--- Begin ---

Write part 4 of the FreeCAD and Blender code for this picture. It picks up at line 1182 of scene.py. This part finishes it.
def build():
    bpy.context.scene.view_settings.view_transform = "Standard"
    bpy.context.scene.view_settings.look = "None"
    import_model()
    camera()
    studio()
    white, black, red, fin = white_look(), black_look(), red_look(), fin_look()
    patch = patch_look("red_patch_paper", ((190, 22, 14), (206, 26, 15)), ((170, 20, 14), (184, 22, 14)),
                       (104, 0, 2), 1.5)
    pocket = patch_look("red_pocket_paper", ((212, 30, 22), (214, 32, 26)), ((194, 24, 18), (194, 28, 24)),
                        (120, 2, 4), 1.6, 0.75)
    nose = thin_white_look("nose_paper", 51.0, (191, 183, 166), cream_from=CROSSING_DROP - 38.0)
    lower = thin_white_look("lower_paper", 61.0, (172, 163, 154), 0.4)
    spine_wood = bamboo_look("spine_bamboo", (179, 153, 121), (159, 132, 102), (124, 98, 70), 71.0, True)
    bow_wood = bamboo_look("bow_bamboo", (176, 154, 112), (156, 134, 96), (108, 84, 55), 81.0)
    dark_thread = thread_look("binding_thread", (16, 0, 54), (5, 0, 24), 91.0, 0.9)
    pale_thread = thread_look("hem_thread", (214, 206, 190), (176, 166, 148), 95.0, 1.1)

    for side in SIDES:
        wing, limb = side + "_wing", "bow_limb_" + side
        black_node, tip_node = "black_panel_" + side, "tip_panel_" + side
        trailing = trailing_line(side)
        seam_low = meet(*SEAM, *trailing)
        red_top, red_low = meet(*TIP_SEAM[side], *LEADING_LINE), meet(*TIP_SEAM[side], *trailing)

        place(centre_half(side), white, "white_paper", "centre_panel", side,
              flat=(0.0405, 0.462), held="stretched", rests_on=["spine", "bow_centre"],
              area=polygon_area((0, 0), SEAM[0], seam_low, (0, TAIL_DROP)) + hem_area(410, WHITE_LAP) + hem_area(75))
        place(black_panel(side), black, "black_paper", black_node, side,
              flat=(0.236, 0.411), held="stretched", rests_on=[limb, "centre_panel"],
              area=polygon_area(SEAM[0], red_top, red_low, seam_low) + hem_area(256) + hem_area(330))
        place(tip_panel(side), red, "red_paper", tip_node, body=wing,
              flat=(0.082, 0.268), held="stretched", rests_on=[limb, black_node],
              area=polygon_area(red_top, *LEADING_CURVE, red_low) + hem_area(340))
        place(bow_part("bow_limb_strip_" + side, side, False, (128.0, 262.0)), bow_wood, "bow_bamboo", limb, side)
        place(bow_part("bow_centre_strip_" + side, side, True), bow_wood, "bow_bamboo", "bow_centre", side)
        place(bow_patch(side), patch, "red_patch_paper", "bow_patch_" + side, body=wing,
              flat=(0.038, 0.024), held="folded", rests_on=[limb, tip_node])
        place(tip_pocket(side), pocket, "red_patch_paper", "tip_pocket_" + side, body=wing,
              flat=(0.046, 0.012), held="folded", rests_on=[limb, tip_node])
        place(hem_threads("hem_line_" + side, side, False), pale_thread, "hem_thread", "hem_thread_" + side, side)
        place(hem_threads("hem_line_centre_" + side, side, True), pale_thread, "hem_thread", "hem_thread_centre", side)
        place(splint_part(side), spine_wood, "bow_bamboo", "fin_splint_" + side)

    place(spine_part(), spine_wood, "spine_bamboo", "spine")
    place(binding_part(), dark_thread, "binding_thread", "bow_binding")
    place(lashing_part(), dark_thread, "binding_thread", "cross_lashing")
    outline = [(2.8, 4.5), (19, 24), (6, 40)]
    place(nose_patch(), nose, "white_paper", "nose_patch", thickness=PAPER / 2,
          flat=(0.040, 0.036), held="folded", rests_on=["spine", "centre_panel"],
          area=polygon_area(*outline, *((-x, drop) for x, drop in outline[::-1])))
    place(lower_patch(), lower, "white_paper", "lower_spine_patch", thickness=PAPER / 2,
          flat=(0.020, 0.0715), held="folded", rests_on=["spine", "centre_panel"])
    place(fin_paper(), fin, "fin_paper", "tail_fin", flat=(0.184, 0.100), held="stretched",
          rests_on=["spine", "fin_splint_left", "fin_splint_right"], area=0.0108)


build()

--- End ---

Extract the span of lines that starts with the line containing "import_model()" and ends with the line containing "148), 95.0, 1.1)". Keep it exact and add nothing.

Solved problem:
    import_model()
    camera()
    studio()
    white, black, red, fin = white_look(), black_look(), red_look(), fin_look()
    patch = patch_look("red_patch_paper", ((190, 22, 14), (206, 26, 15)), ((170, 20, 14), (184, 22, 14)),
                       (104, 0, 2), 1.5)
    pocket = patch_look("red_pocket_paper", ((212, 30, 22), (214, 32, 26)), ((194, 24, 18), (194, 28, 24)),
                        (120, 2, 4), 1.6, 0.75)
    nose = thin_white_look("nose_paper", 51.0, (191, 183, 166), cream_from=CROSSING_DROP - 38.0)
    lower = thin_white_look("lower_paper", 61.0, (172, 163, 154), 0.4)
    spine_wood = bamboo_look("spine_bamboo", (179, 153, 121), (159, 132, 102), (124, 98, 70), 71.0, True)
    bow_wood = bamboo_look("bow_bamboo", (176, 154, 112), (156, 134, 96), (108, 84, 55), 81.0)
    dark_thread = thread_look("binding_thread", (16, 0, 54), (5, 0, 24), 91.0, 0.9)
    pale_thread = thread_look("hem_thread", (214, 206, 190), (176, 166, 148), 95.0, 1.1)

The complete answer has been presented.